From the settings page, under picture settings, select expert settings. Scroll down to "HDMI UHD color." From here you can select which inputs have this feature enabled. You will have to select PC mode for the input as well.
First, go to the TV's picture settings and select and enable "HDMI ULTRA HD deep color." Then, press the input button, then select "All inputs." Pick the input you would like to enable the feature on then edit the icon. Select the PC icon.
In the SmartCast app, go to your display settings, then select inputs. From there, you can select HDMI color subsampling and select which input will support it. Please note that if used on ports 1 to 4, this feature will only work if the picture mode is set to "Computer."
TCL TVs are usually very good at detecting when they are connected to a PC and should enable chroma 4:4:4 support automatically. If, for whatever reason, they don't, simply setting the input label to "Computer" will enable proper 4:4:4 color.

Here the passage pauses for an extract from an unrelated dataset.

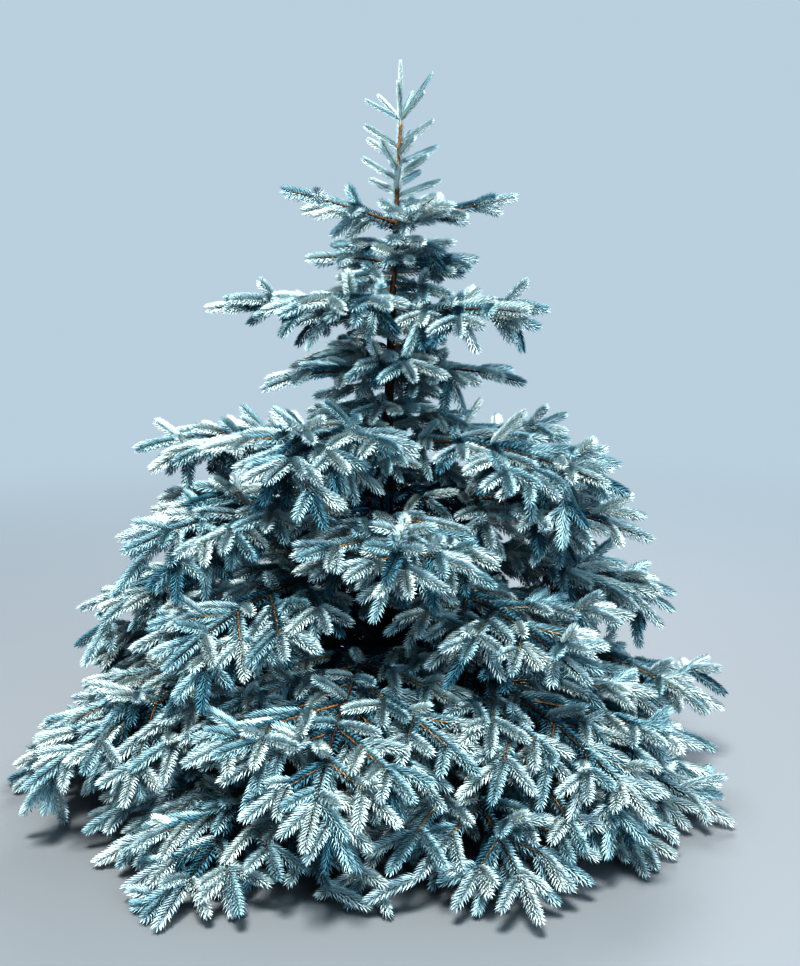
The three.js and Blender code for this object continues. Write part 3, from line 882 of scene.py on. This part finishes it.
def scaly_bark(name, low, high, turns, plate, depth):
    """Spruce bark: thin grey-brown scales with dark cracks between them, browner where the wood is young."""
    material, shader = new_material(name, Roughness=0.88, Specular_IOR_Level=0.3)
    coords = add_node(material, "ShaderNodeTexCoord")
    split = add_node(material, "ShaderNodeSeparateXYZ", links={"Vector": (coords, "Object")})
    heights = {"From Min": turns[0], "From Max": turns[1]}
    young = add_node(material, "ShaderNodeMapRange", heights, {"Value": (split, "Z")})
    stretch = {"Scale": (1, 1, BARK_LENGTHWISE)}
    mapping = add_node(material, "ShaderNodeMapping", stretch, {"Vector": (coords, "Object")})
    scale, place = {"Scale": 1 / plate}, {"Vector": (mapping, "Vector")}
    plates = add_node(material, "ShaderNodeTexVoronoi", scale, place, feature="DISTANCE_TO_EDGE")
    edge = {"From Max": 0.16, "To Min": 0.35}
    cracks = add_node(material, "ShaderNodeMapRange", edge, {"Value": (plates, "Distance")})
    fine = {"Scale": GRAIN_FINER / plate, "Detail": 5.0}
    grain = add_node(material, "ShaderNodeTexNoise", fine, place)
    ends = {MIX_A: (*low, 1), MIX_B: (*high, 1)}
    base = add_node(material, "ShaderNodeMix", ends, {MIX_SHARE: (young, "Result")}, data_type="RGBA")
    weathered = add_node(
        material,
        "ShaderNodeMix",
        {MIX_B: (*linear(WEATHERED), 1)},
        {MIX_SHARE: (grain, "Fac"), MIX_A: (base, MIX_OUT)},
        data_type="RGBA",
        blend_type="OVERLAY",
    )
    dark = add_node(
        material,
        "ShaderNodeMix",
        {MIX_SHARE: 1.0},
        {MIX_A: (weathered, MIX_OUT), MIX_B: (cracks, "Result")},
        data_type="RGBA",
        blend_type="MULTIPLY",
    )
    rough = {"Strength": 0.6, "Distance": depth}
    bump = add_node(material, "ShaderNodeBump", rough, {"Height": (grain, "Fac")})
    feed(material, shader, Base_Color=(dark, MIX_OUT), Normal=(bump, "Normal"))
    return material


def twig_bark(name, colour, ridge):
    """Young twig bark: hard and hairless, ribbed by the pegs that the needles stood on."""
    material, shader = new_material(name, Roughness=0.6)
    coords = add_node(material, "ShaderNodeTexCoord")
    pegs = add_node(material, "ShaderNodeTexVoronoi", {"Scale": 1 / PEG}, {"Vector": (coords, "Object")})
    ends = {MIX_A: (*colour, 1), MIX_B: (*ridge, 1)}
    colours = add_node(material, "ShaderNodeMix", ends, {MIX_SHARE: (pegs, "Distance")}, data_type="RGBA")
    ribs = {"Strength": 0.5, "Distance": PEG_HEIGHT}
    bump = add_node(material, "ShaderNodeBump", ribs, {"Height": (pegs, "Distance")})
    feed(material, shader, Base_Color=(colours, MIX_OUT), Normal=(bump, "Normal"))
    return material


# Sizes and colours that a user would change


def colour_property(name, description, default):
    return FloatVectorProperty(
        name=name, description=description, subtype="COLOR", size=3, min=0, max=1, default=linear(default)
    )


def number_property(name, description, default, least=0, **kind):
    return FloatProperty(name=name, description=description, default=default, min=least, **kind)


def length_property(name, description, default):
    return number_property(name, description, default, unit="LENGTH", precision=4)


def chance_property(name, description, default):
    return number_property(name, description, default, max=1, subtype="FACTOR")


def power_property(name, description, default):
    return number_property(name, description, default, unit="POWER")


class GrowthSettings(bpy.types.PropertyGroup):
    rising: chance_property("Rising shoots", "Chance of a shoot above a fork", 0.5)
    hanging: chance_property("Hanging shoots", "Chance of each shoot below a fork", 0.62)
    between: chance_property("Side shoots", "Chance of each shoot to the side of a fork", 0.45)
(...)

Color subsampling is a method of compression that greatly reduces file size and bandwidth requirements with practically no quality loss. Unless you are going to use your TV as a primary PC monitor where lots of text is going to be read, there shouldn't be a need to worry about it. It has no noticeable visual imperfections otherwise and allows you to trade for much better advantages such as 10-bit color depth and HDR. 4:2:0 is essential to modern distribution platforms, and omitting the great bandwidth reduction would have made services such as Netflix and Amazon in 4k far less accessible.